The complete genome of strain ICN-92133T was smaller than those of M. massiliensis DSM 102838T and P. arboris DSM 2179T, which could be the basis for the relatively fewer ranges of enzymatic and fermentation activities (Tables 1, 4). In electron microscopic observations of strain ICN-92133T, we found granular cytoplasmic inclusions in strain ICN-92133T (Fig. 2b). Although the contained substances have not been verified in this study, they can be assumed to be a kind of energy storage based on the results of studies that P. arboris DSM 2179T has carbohydrate-containing granules40. In addition, we investigated potential virulence and antibiotic resistance genes within the complete genome of strain ICN-92133T to predict its pathogenicity because the strain was isolated from fecal specimens of a patient with Crohn’s disease (Table 4). Based on the strain ICN-92133T results showing high MIC values for vancomycin in vitro, the resistance might be derived from efflux pumps and reduced binding affinity to vancomycin. Our results also included several housekeeping proteins in the VFDB results, such as EF-Tu and GLoEL, which may play a role in the moonlighting functions in certain species49,50. However, it is necessary to confirm whether the detected genes in strain ICN-92133T are expressed in the host and show pathogenicity through further research.

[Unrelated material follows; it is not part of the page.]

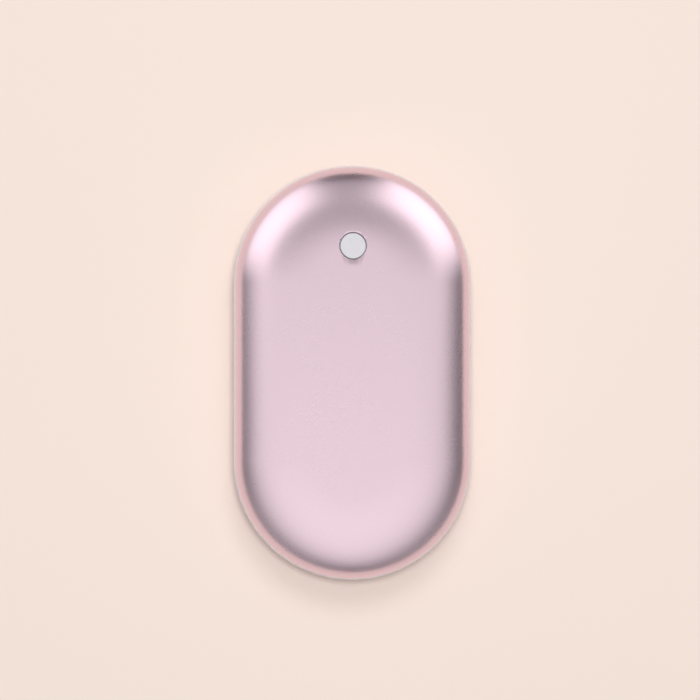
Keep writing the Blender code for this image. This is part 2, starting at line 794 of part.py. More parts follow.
def make_usb_a(parts, cutters, steel, plastic, gold):
    """The power-bank output: sleeve with its spring slots, tongue and four contacts."""
    centre = Vector((usb_a_place, socket_mouth - usb_a_size.y / 2, mid_height))
    body = sleeve("usb_a_shell", parts, usb_a_size, usb_a_corner, centre, steel)
    for number, side in enumerate((-1, 1), 1):
        x = centre.x + side * usb_a_slot_spread
        slot_size = (usb_a_slot_width, usb_a_slot_length, usb_a_height + overrun)
        slot_centre = (x, socket_mouth - usb_a_slot_place, mid_height)
        cut(body, block(f"spring_slot_{number}", cutters, slot_size, slot_centre))
    room = 2 * (socket_wall + seat_gap)
    back = socket_mouth - usb_a_size.y + socket_wall + seat_gap
    base = (usb_a_size.x - room, usb_a_base_length, usb_a_size.z - room)
    tongue("usb_a_tongue", parts, cutters, usb_a_tongue_size, base, back, centre, usb_a_tongue_drop, plastic)
    low = mid_height - usb_a_tongue_drop + usb_a_tongue_size.z / 2 + solder_gap
    run = back + usb_a_base_length + solder_gap + contact_size.y / 2
    for number, share in enumerate(contact_spread_shares, 1):
        contact_centre = (centre.x + share * contact_spread, run, low + contact_size.z / 2)
        block(f"usb_a_contact_{number}", parts, contact_size, contact_centre, gold)


def make_usb_c(parts, cutters, steel, plastic):
    """The charging socket: sleeve and tongue."""
    centre = Vector((usb_c_place, socket_mouth - usb_c_size.y / 2, usb_c_middle()))
    sleeve("usb_c_shell", parts, usb_c_size, usb_c_corner, centre, steel)
    room = 2 * (socket_wall + seat_gap)
    back = socket_mouth - usb_c_size.y + socket_wall + seat_gap
    side_room = room + usb_c_size.z / 2
    base = (usb_c_size.x - side_room, usb_c_base_length, usb_c_size.z - room)
    tongue("usb_c_tongue", parts, cutters, usb_c_tongue_size, base, back, centre, 0, plastic)


def slack_run(x, y, low, high):
    """A wire that stands between two heights with a little slack in its middle."""
    points = []
    for step in range(wire_steps + 1):
        share = step / wire_steps
        bow = wire_slack * math.sin(share * math.pi) ** 2
        points.append((x, y + bow, low + share * (high - low)))
    return points


def make_heater_leads(parts, look):
    """Two wires from each heating film to the board."""
    film_inside = mid_height - heater_depth - heater_thickness - solder_gap
    runs = (
        ("front", part_low, mid_height + film_inside),
        ("rear", mid_height - film_inside, board_bottom - solder_gap),
    )
    for name, low, high in runs:
        for number, spread in enumerate((-heater_lead_spread, heater_lead_spread), 1):
            points = slack_run(spread, heater_lead_place, low, high)
            wire(f"{name}_heater_lead_{number}", parts, points, heater_lead_radius, look)


def make_thermistor(parts, bead_look, lead_look):
    """The temperature probe: a bead under the front film and its lead to the board."""
    film_inside = body_height - heater_depth - heater_thickness
    bm = bmesh.new()
    bmesh.ops.create_uvsphere(bm, u_segments=12, v_segments=8, radius=0.5, matrix=Matrix.Diagonal((*probe_size, 1)))
    top = film_inside - seat_gap
    place("thermistor", bm, parts, bead_look, (0, probe_place, top - probe_size.z / 2))
    points = slack_run(0, probe_place, part_low, top - probe_size.z - solder_gap)
    wire("thermistor_lead", parts, points, heater_lead_radius, lead_look)


def make_screw(name, parts, centre, seat, length, look):
    """A pan-head screw driven upwards, with its head under the seat height."""
    under = -(screw_head_height + solder_gap)
    neck = -solder_gap
    profile = (
        (0, length),
        (screw_shaft_radius, length),
        (screw_shaft_radius, neck),
        (screw_head_radius, neck),
        (screw_head_radius, under),
        (0, under),
    )
    turned(name, parts, profile, screw_sides, look, (*centre, seat))


def main():
    """Build the hand warmer."""
    clear_scene()
    parts = collection("hand_warmer")
    cutters = collection("cutters")

    rose = finish("rose aluminium", (0.80, 0.63, 0.70), 0.35, 1.0)
    white = finish("white plastic", (0.85, 0.84, 0.84), 0.45)
    button_white = finish("translucent plastic", (0.80, 0.80, 0.81), 0.5)
    black = finish("black plastic", (0.03, 0.03, 0.035), 0.5)
    film = finish("heating film", (0.55, 0.22, 0.05), 0.35)
    foam = finish("foam", (0.12, 0.12, 0.12), 0.9)
    pouch = finish("pouch cell", (0.62, 0.63, 0.65), 0.4, 0.8)
    tape = finish("tape", (0.75, 0.72, 0.6), 0.6)
    green = finish("circuit board", (0.02, 0.18, 0.07), 0.4)
    steel = finish("steel", (0.6, 0.6, 0.62), 0.3, 1.0)
    gold = finish("gold contact", (0.9, 0.68, 0.3), 0.25, 1.0)
    ferrite = finish("ferrite", (0.08, 0.08, 0.085), 0.6)
    red = finish("red insulation", (0.6, 0.02, 0.02), 0.45)
    lamp = finish("lamp", (0.95, 0.9, 0.7), 0.3)
    probe = finish("probe epoxy", (0.15, 0.1, 0.05), 0.4)

    front = make_shell("front_shell", 1, parts, rose)
    hole = (button_hole_radius, 0, button_place, mid_height, body_height + overrun)
    cut(front, rod("button_hole", cutters, *hole, sides=cap_sides))
    make_shell("rear_shell", -1, parts, rose)
    make_mid_frame(parts, cutters, white)
    make_button_cap(parts, button_white)

    film_front = make_heater("front_heater", 1, parts, film)
    eye = (heater_eye_radius, 0, button_place, mid_height, body_height + overrun)
    cut(film_front, rod("heater_eye", cutters, *eye, sides=cap_sides))
    make_heater("rear_heater", -1, parts, film)
    make_front_liner(parts, cutters, white)
    make_rear_liner(parts, cutters, white)

    make_cells(parts, pouch, tape, foam)
    make_protection(parts, green, black, red, black)
    make_main_board(parts, cutters, green)
    make_board_parts(parts, black, ferrite, pouch)
    make_switch(parts, cutters, black, button_white)
    make_leds(parts, lamp)
    make_usb_a(parts, cutters, steel, white, gold)
    make_usb_c(parts, cutters, steel, black)
    make_heater_leads(parts, red)
    make_thermistor(parts, probe, black)

    seat, end = case_screw_ends()
    for number, centre in enumerate(case_screws, 1):
        make_screw(f"case_screw_{number}", parts, centre, seat, end - screw_tip_room - seat, steel)
    for number, centre in enumerate(board_screws, 1):
        make_screw(f"board_screw_{number}", parts, centre, board_bottom, board_screw_length, steel)


main()
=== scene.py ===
"""Rechargeable hand warmer: two anodised aluminium shells on a white plastic band, with a translucent push button."""

import math

import bmesh
import bpy
from mathutils import Matrix, Vector


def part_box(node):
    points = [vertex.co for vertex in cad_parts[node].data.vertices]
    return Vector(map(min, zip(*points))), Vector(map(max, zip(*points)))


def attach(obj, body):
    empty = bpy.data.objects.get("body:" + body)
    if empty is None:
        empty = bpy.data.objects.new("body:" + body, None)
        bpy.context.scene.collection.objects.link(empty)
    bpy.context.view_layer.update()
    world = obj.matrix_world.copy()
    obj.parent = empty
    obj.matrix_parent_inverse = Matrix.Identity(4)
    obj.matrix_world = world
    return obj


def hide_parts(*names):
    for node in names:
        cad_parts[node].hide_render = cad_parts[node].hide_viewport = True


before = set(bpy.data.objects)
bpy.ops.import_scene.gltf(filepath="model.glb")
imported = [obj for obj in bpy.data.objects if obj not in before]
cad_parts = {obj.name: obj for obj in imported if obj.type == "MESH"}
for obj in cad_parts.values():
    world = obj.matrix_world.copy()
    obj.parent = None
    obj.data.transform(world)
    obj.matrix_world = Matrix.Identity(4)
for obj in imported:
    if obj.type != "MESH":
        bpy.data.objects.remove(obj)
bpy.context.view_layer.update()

bl_info = {
    "name": "Hand warmer",
    "version": (1, 0, 0),
    "blender": (4, 5, 0),
    "location": "View3D > Sidebar > Hand warmer",
    "description": "Models a pebble-shaped rechargeable hand warmer with its finishes and its studio",
    "category": "Add Mesh",
}

MM = 0.001
TINY = 1e-6

# Depth under the crown within which a vertex of the button hole is on the shell's outside
OUTSIDE_DEPTH = 0.3 * MM

# Faces round a hole or the cap, a screw lug and the port plate's arc, and in a quarter of the band
HOLE_SIDES = 96
LUG_SIDES = 48
ARC_SIDES = 128
BAND_STEPS = 32

# Faces in a rounded edge of the band, the windows and the cap
EDGE_STEPS = 8
WINDOW_STEPS = 8
CAP_STEPS = 10

# What the CAD nodes give: the pebble's overall form and where its pieces sit
shell_low, shell_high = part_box("front_shell")
band_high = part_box("mid_frame")[1]
cap_low, cap_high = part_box("button_cap")
sleeve_a_low, sleeve_a_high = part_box("usb_a_shell")
sleeve_c_low, sleeve_c_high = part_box("usb_c_shell")
ROUND_END = shell_high.x
ARC_CENTRE = shell_high.y - shell_high.x
TOP = shell_high.z
MID = TOP / 2
RIM = shell_low.z - MID
BUTTON = (cap_low.y + cap_high.y) / 2
MOUTH = sleeve_a_high.y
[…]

In conclusion, we propose strain ICN-92133T obtained through culturomics as a type species Selenobaculum gbiensis sp. nov., of a new genus Selenobaculum within the family Selenomonadaceae, according to the taxonogenomic results, including MALDI-TOF MS spectra, morphology, phenotypic properties, phylogenetic analysis, FAME composition, ANI, and dDDH calculation.

Description of Selenobaculum gen. nov.

Selenobaculum (Se.le.no.ba.cu.lum. N.L. fem. pl. n. Selenomonadaceae, a bacterial family name; L. neut. n. baculum, a stick, staff, rod; N.L. neut. n. Selenobaculum, a rod-shaped bacterium that belongs to the family Selenomonadaceae). Cells are gram-negative rods with rounded ends, obligately anaerobic, motile with flagellum, oxidase, and catalase negative. The type species is Selenobaculum gbiensis.

Description of Selenobaculum gbiensis gen. nov., sp. nov.

Selenobaculum gbiensis (g.bi.en’sis. N.L. masc. adj. gbiensis for the acronym of Green-Bio Institute, where the type strain was isolated). Cells grow at 26–37 °C, pH 6.5–8.5, a salinity of less than 0.5%, and the size was 0.4–0.5 × 1.6–3.2 μm. After 2 days of incubation at 37 °C in anaerobic conditions, colonies that were creamy and circular forms less than 1 mm in diameter were observed on mGAM agar. Among the 19 enzymatic activities tested in the API ZYM system, a positive reaction was observed for pyroglutamyl aminopeptidase, alkaline phosphatase, esterase (C4), esterase lipase (C8), leucine arylamidase, acid phosphatase, and naphtol-AS-BI-phosphohydrolase. In API 20A and API 50CH tests, it was observed to be utilized glycerol, d-ribose, d-adonitol, d-glucose, d-fructose, d-mannose, and d-mannitol as carbon sources. In contrast, utilization for other substrates was not observed. The primary cellular fatty acids were C17:1,cis-9 and C18:1,cis-9. The type strain ICN-92133T was first isolated from a patient’s stool with Crohn’s disease, and its genome was found to be 2,679,003 base-pair lengths and 35.5 mol% of GC contents. Strain ICN-92133T has been deposited at Korean Collection for Type Cultures (KCTC) and the Japan Collection of Microorganisms (JCM) under the numbers KCTC 25622T and JCM 36070T, respectively.